------ RECORDS FOR THIS EXERCISE

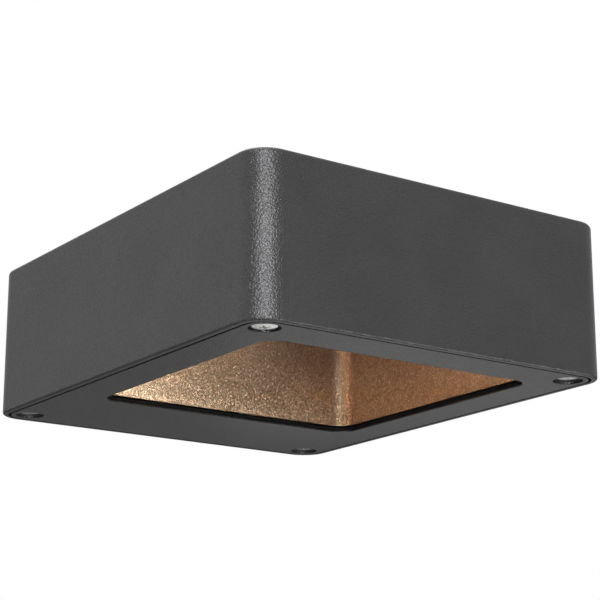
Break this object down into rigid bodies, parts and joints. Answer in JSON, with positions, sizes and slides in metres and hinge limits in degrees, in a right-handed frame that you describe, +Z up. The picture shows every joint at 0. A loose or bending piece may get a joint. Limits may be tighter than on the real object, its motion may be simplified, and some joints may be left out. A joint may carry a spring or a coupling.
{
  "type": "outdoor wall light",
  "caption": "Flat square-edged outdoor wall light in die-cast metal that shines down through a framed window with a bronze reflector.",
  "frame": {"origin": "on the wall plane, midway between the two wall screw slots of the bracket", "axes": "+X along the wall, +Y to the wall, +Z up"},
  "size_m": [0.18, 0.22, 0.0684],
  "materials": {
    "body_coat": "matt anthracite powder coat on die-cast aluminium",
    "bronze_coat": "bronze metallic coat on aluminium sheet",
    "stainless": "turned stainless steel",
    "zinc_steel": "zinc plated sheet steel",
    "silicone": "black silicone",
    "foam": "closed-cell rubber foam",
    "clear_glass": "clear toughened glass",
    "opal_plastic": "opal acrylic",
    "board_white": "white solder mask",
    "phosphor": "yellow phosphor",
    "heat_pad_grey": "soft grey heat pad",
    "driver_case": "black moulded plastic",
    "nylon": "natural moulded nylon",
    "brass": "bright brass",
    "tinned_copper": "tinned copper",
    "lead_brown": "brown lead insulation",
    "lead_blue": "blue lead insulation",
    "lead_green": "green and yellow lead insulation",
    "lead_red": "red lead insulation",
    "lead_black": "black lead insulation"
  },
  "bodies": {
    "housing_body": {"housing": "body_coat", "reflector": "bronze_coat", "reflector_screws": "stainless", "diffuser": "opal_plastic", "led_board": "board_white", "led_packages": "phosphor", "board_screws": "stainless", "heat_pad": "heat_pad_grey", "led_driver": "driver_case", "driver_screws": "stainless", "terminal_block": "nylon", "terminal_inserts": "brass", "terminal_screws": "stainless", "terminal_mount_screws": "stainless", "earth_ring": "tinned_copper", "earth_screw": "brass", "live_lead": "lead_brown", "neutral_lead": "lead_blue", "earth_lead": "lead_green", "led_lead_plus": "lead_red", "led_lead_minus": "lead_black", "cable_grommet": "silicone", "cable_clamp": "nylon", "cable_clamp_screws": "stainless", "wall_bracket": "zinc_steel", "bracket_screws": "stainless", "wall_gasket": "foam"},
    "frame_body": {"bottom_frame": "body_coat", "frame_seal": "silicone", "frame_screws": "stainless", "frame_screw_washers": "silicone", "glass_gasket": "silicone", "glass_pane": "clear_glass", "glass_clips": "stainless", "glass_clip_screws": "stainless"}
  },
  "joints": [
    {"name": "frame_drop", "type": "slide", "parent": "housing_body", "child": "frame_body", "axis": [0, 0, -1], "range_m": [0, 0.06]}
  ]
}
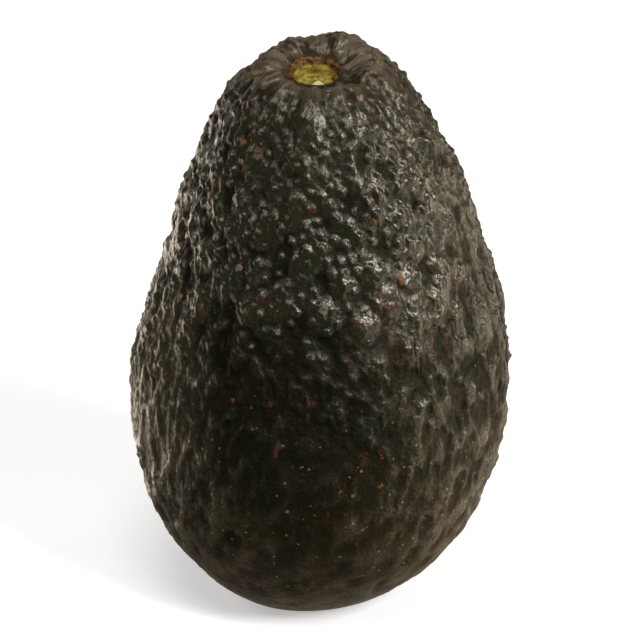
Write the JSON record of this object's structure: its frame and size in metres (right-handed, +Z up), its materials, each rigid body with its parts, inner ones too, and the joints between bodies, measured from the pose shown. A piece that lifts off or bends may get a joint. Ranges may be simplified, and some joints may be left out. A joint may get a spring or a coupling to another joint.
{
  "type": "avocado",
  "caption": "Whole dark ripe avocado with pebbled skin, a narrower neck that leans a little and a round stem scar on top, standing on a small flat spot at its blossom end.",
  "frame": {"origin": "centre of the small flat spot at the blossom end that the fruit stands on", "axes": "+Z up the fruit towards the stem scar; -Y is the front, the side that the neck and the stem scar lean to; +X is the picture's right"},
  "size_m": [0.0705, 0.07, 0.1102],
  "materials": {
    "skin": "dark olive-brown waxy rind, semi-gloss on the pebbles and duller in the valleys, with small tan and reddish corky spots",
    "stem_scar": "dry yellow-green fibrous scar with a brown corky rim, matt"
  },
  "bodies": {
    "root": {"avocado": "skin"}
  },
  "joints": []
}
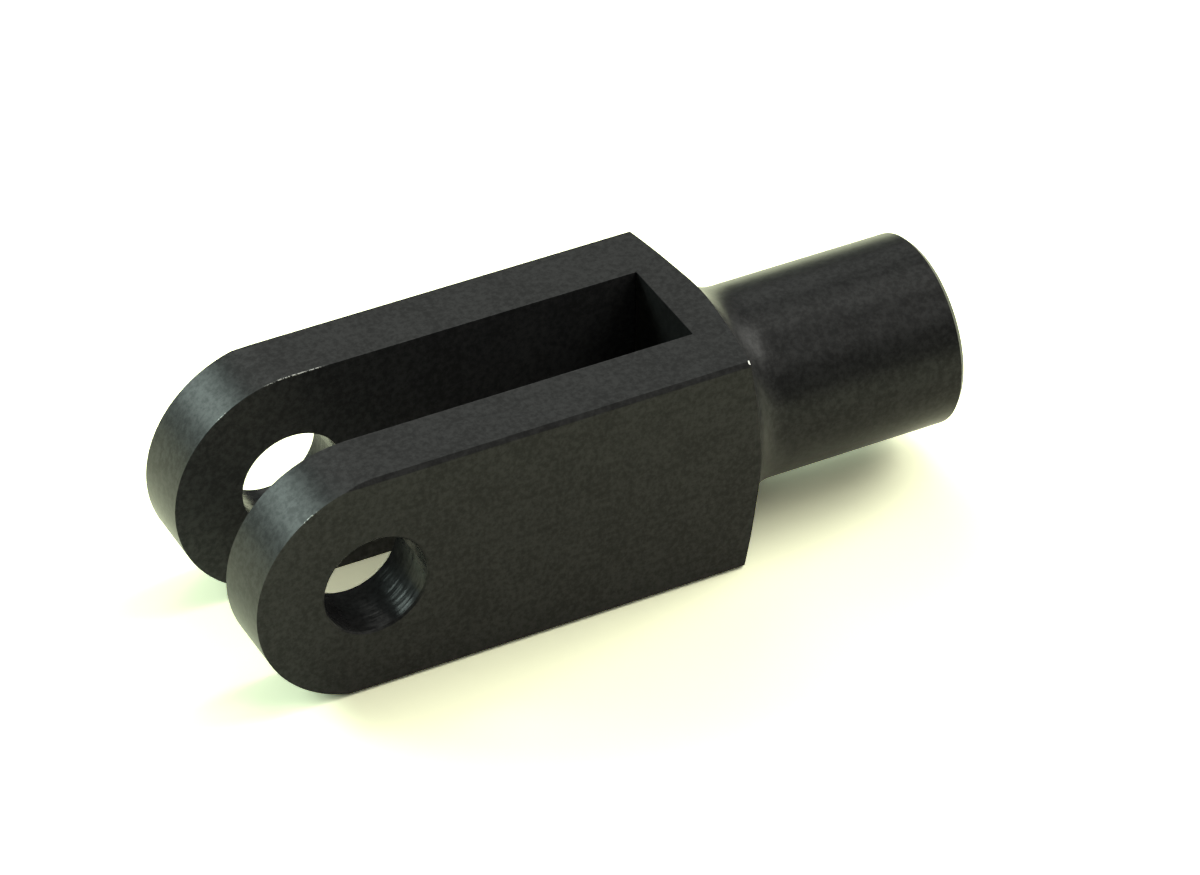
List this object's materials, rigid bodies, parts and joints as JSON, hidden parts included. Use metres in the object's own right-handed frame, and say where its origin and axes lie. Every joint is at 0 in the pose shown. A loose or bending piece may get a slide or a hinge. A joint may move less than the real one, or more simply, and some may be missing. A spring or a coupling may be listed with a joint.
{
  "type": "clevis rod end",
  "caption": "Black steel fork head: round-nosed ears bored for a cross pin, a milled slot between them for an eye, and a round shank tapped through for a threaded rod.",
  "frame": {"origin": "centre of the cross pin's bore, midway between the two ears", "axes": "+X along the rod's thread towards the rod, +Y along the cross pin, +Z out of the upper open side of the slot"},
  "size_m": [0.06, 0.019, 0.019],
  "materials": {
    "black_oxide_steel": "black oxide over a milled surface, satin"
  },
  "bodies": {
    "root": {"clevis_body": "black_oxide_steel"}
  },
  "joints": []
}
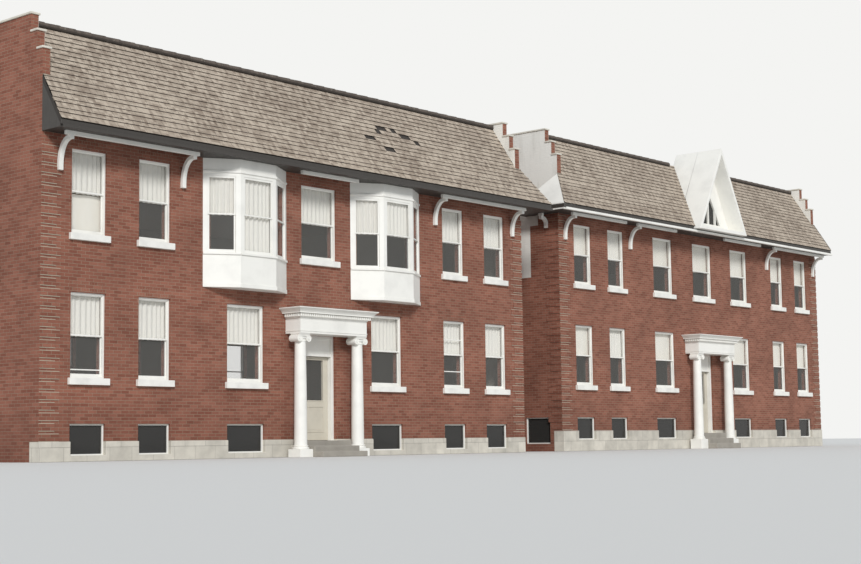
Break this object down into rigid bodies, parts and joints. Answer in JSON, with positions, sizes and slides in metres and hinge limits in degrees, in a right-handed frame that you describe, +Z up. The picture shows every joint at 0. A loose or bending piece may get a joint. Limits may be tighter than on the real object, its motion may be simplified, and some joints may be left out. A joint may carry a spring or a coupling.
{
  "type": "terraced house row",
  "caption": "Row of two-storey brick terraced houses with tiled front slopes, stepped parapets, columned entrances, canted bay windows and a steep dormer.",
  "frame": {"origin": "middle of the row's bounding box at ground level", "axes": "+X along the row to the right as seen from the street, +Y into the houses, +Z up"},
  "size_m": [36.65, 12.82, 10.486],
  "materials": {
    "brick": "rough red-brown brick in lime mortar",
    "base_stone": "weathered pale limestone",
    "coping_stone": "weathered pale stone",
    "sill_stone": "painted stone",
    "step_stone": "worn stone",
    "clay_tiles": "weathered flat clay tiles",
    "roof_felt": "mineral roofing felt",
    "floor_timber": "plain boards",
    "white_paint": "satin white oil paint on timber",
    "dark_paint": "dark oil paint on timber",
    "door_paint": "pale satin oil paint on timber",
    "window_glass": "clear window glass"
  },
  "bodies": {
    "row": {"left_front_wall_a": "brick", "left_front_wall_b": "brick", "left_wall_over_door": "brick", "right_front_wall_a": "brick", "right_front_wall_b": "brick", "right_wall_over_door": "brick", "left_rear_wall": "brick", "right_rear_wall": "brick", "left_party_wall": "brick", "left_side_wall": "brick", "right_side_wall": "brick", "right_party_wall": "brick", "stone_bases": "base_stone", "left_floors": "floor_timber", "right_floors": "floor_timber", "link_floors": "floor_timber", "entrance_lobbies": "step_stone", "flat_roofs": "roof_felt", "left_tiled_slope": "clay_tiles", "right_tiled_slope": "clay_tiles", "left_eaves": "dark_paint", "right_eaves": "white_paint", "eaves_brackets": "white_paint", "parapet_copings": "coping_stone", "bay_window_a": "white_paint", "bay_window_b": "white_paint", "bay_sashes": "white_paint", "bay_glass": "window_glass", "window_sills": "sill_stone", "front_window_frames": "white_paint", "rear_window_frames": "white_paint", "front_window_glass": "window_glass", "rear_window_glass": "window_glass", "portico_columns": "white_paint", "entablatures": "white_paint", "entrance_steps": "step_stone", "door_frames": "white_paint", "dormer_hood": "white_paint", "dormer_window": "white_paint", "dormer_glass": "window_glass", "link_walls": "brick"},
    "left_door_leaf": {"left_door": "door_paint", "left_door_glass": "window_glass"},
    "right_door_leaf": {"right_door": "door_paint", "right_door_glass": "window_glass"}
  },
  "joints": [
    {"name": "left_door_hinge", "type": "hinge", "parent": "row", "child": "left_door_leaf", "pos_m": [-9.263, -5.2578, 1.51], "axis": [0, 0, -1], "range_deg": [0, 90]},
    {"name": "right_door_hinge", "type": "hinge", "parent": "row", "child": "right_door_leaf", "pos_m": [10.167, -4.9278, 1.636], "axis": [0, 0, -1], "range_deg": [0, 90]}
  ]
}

------------

» **SHORT EXERCISE**
Extract each entry in full and write it down exactly.

» **ANSWER**
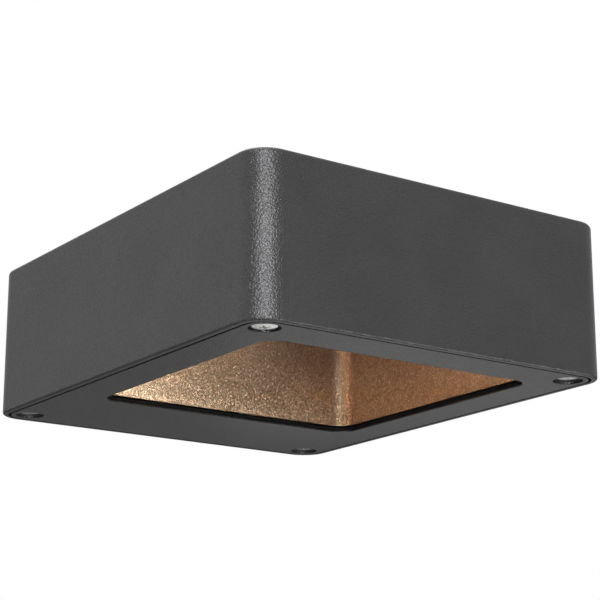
Break this object down into rigid bodies, parts and joints. Answer in JSON, with positions, sizes and slides in metres and hinge limits in degrees, in a right-handed frame that you describe, +Z up. The picture shows every joint at 0. A loose or bending piece may get a joint. Limits may be tighter than on the real object, its motion may be simplified, and some joints may be left out. A joint may carry a spring or a coupling.
{
  "type": "outdoor wall light",
  "caption": "Flat square-edged outdoor wall light in die-cast metal that shines down through a framed window with a bronze reflector.",
  "frame": {"origin": "on the wall plane, midway between the two wall screw slots of the bracket", "axes": "+X along the wall, +Y to the wall, +Z up"},
  "size_m": [0.18, 0.22, 0.0684],
  "materials": {
    "body_coat": "matt anthracite powder coat on die-cast aluminium",
    "bronze_coat": "bronze metallic coat on aluminium sheet",
    "stainless": "turned stainless steel",
    "zinc_steel": "zinc plated sheet steel",
    "silicone": "black silicone",
    "foam": "closed-cell rubber foam",
    "clear_glass": "clear toughened glass",
    "opal_plastic": "opal acrylic",
    "board_white": "white solder mask",
    "phosphor": "yellow phosphor",
    "heat_pad_grey": "soft grey heat pad",
    "driver_case": "black moulded plastic",
    "nylon": "natural moulded nylon",
    "brass": "bright brass",
    "tinned_copper": "tinned copper",
    "lead_brown": "brown lead insulation",
    "lead_blue": "blue lead insulation",
    "lead_green": "green and yellow lead insulation",
    "lead_red": "red lead insulation",
    "lead_black": "black lead insulation"
  },
  "bodies": {
    "housing_body": {"housing": "body_coat", "reflector": "bronze_coat", "reflector_screws": "stainless", "diffuser": "opal_plastic", "led_board": "board_white", "led_packages": "phosphor", "board_screws": "stainless", "heat_pad": "heat_pad_grey", "led_driver": "driver_case", "driver_screws": "stainless", "terminal_block": "nylon", "terminal_inserts": "brass", "terminal_screws": "stainless", "terminal_mount_screws": "stainless", "earth_ring": "tinned_copper", "earth_screw": "brass", "live_lead": "lead_brown", "neutral_lead": "lead_blue", "earth_lead": "lead_green", "led_lead_plus": "lead_red", "led_lead_minus": "lead_black", "cable_grommet": "silicone", "cable_clamp": "nylon", "cable_clamp_screws": "stainless", "wall_bracket": "zinc_steel", "bracket_screws": "stainless", "wall_gasket": "foam"},
    "frame_body": {"bottom_frame": "body_coat", "frame_seal": "silicone", "frame_screws": "stainless", "frame_screw_washers": "silicone", "glass_gasket": "silicone", "glass_pane": "clear_glass", "glass_clips": "stainless", "glass_clip_screws": "stainless"}
  },
  "joints": [
    {"name": "frame_drop", "type": "slide", "parent": "housing_body", "child": "frame_body", "axis": [0, 0, -1], "range_m": [0, 0.06]}
  ]
}
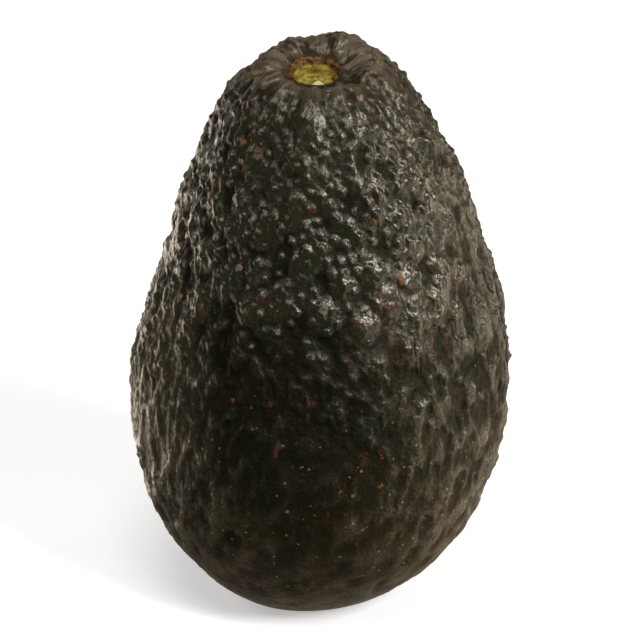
Write the JSON record of this object's structure: its frame and size in metres (right-handed, +Z up), its materials, each rigid body with its parts, inner ones too, and the joints between bodies, measured from the pose shown. A piece that lifts off or bends may get a joint. Ranges may be simplified, and some joints may be left out. A joint may get a spring or a coupling to another joint.
{
  "type": "avocado",
  "caption": "Whole dark ripe avocado with pebbled skin, a narrower neck that leans a little and a round stem scar on top, standing on a small flat spot at its blossom end.",
  "frame": {"origin": "centre of the small flat spot at the blossom end that the fruit stands on", "axes": "+Z up the fruit towards the stem scar; -Y is the front, the side that the neck and the stem scar lean to; +X is the picture's right"},
  "size_m": [0.0705, 0.07, 0.1102],
  "materials": {
    "skin": "dark olive-brown waxy rind, semi-gloss on the pebbles and duller in the valleys, with small tan and reddish corky spots",
    "stem_scar": "dry yellow-green fibrous scar with a brown corky rim, matt"
  },
  "bodies": {
    "root": {"avocado": "skin"}
  },
  "joints": []
}
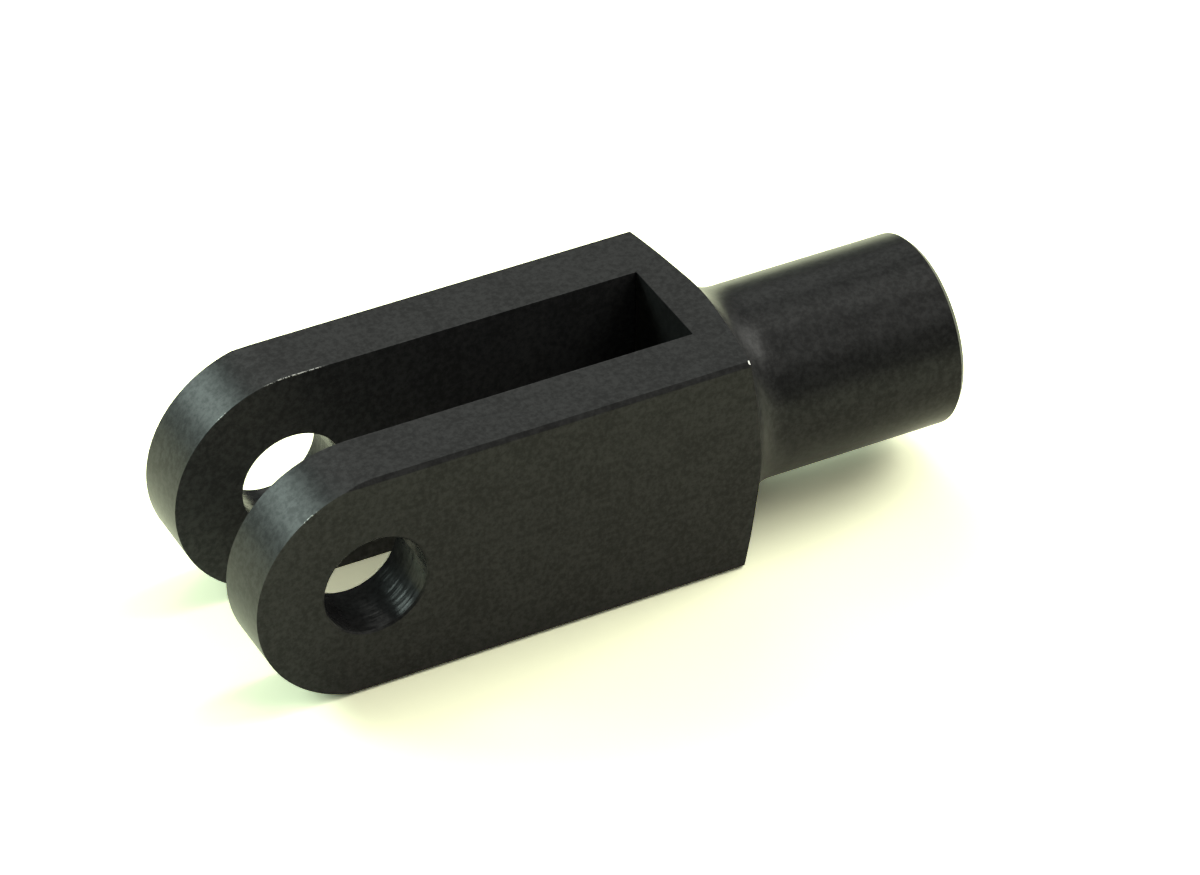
List this object's materials, rigid bodies, parts and joints as JSON, hidden parts included. Use metres in the object's own right-handed frame, and say where its origin and axes lie. Every joint is at 0 in the pose shown. A loose or bending piece may get a slide or a hinge. A joint may move less than the real one, or more simply, and some may be missing. A spring or a coupling may be listed with a joint.
{
  "type": "clevis rod end",
  "caption": "Black steel fork head: round-nosed ears bored for a cross pin, a milled slot between them for an eye, and a round shank tapped through for a threaded rod.",
  "frame": {"origin": "centre of the cross pin's bore, midway between the two ears", "axes": "+X along the rod's thread towards the rod, +Y along the cross pin, +Z out of the upper open side of the slot"},
  "size_m": [0.06, 0.019, 0.019],
  "materials": {
    "black_oxide_steel": "black oxide over a milled surface, satin"
  },
  "bodies": {
    "root": {"clevis_body": "black_oxide_steel"}
  },
  "joints": []
}
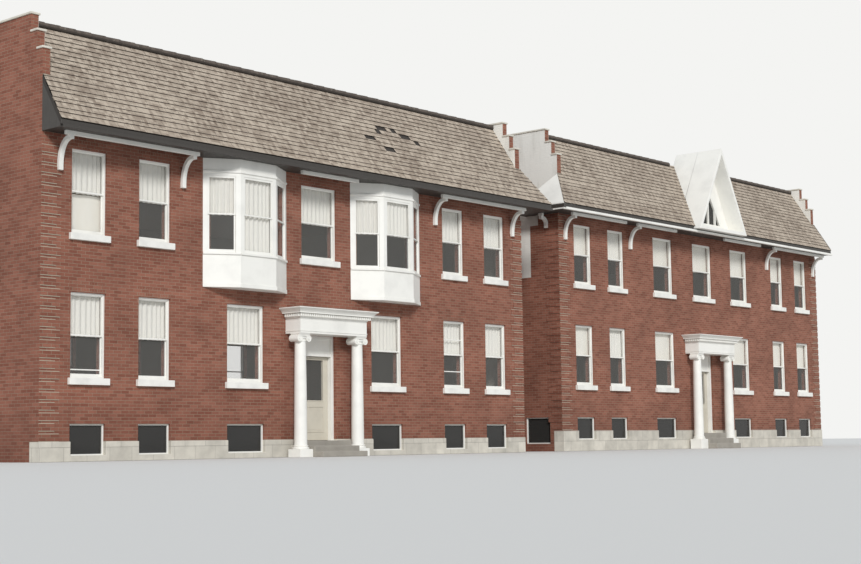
Break this object down into rigid bodies, parts and joints. Answer in JSON, with positions, sizes and slides in metres and hinge limits in degrees, in a right-handed frame that you describe, +Z up. The picture shows every joint at 0. A loose or bending piece may get a joint. Limits may be tighter than on the real object, its motion may be simplified, and some joints may be left out. A joint may carry a spring or a coupling.
{
  "type": "terraced house row",
  "caption": "Row of two-storey brick terraced houses with tiled front slopes, stepped parapets, columned entrances, canted bay windows and a steep dormer.",
  "frame": {"origin": "middle of the row's bounding box at ground level", "axes": "+X along the row to the right as seen from the street, +Y into the houses, +Z up"},
  "size_m": [36.65, 12.82, 10.486],
  "materials": {
    "brick": "rough red-brown brick in lime mortar",
    "base_stone": "weathered pale limestone",
    "coping_stone": "weathered pale stone",
    "sill_stone": "painted stone",
    "step_stone": "worn stone",
    "clay_tiles": "weathered flat clay tiles",
    "roof_felt": "mineral roofing felt",
    "floor_timber": "plain boards",
    "white_paint": "satin white oil paint on timber",
    "dark_paint": "dark oil paint on timber",
    "door_paint": "pale satin oil paint on timber",
    "window_glass": "clear window glass"
  },
  "bodies": {
    "row": {"left_front_wall_a": "brick", "left_front_wall_b": "brick", "left_wall_over_door": "brick", "right_front_wall_a": "brick", "right_front_wall_b": "brick", "right_wall_over_door": "brick", "left_rear_wall": "brick", "right_rear_wall": "brick", "left_party_wall": "brick", "left_side_wall": "brick", "right_side_wall": "brick", "right_party_wall": "brick", "stone_bases": "base_stone", "left_floors": "floor_timber", "right_floors": "floor_timber", "link_floors": "floor_timber", "entrance_lobbies": "step_stone", "flat_roofs": "roof_felt", "left_tiled_slope": "clay_tiles", "right_tiled_slope": "clay_tiles", "left_eaves": "dark_paint", "right_eaves": "white_paint", "eaves_brackets": "white_paint", "parapet_copings": "coping_stone", "bay_window_a": "white_paint", "bay_window_b": "white_paint", "bay_sashes": "white_paint", "bay_glass": "window_glass", "window_sills": "sill_stone", "front_window_frames": "white_paint", "rear_window_frames": "white_paint", "front_window_glass": "window_glass", "rear_window_glass": "window_glass", "portico_columns": "white_paint", "entablatures": "white_paint", "entrance_steps": "step_stone", "door_frames": "white_paint", "dormer_hood": "white_paint", "dormer_window": "white_paint", "dormer_glass": "window_glass", "link_walls": "brick"},
    "left_door_leaf": {"left_door": "door_paint", "left_door_glass": "window_glass"},
    "right_door_leaf": {"right_door": "door_paint", "right_door_glass": "window_glass"}
  },
  "joints": [
    {"name": "left_door_hinge", "type": "hinge", "parent": "row", "child": "left_door_leaf", "pos_m": [-9.263, -5.2578, 1.51], "axis": [0, 0, -1], "range_deg": [0, 90]},
    {"name": "right_door_hinge", "type": "hinge", "parent": "row", "child": "right_door_leaf", "pos_m": [10.167, -4.9278, 1.636], "axis": [0, 0, -1], "range_deg": [0, 90]}
  ]
}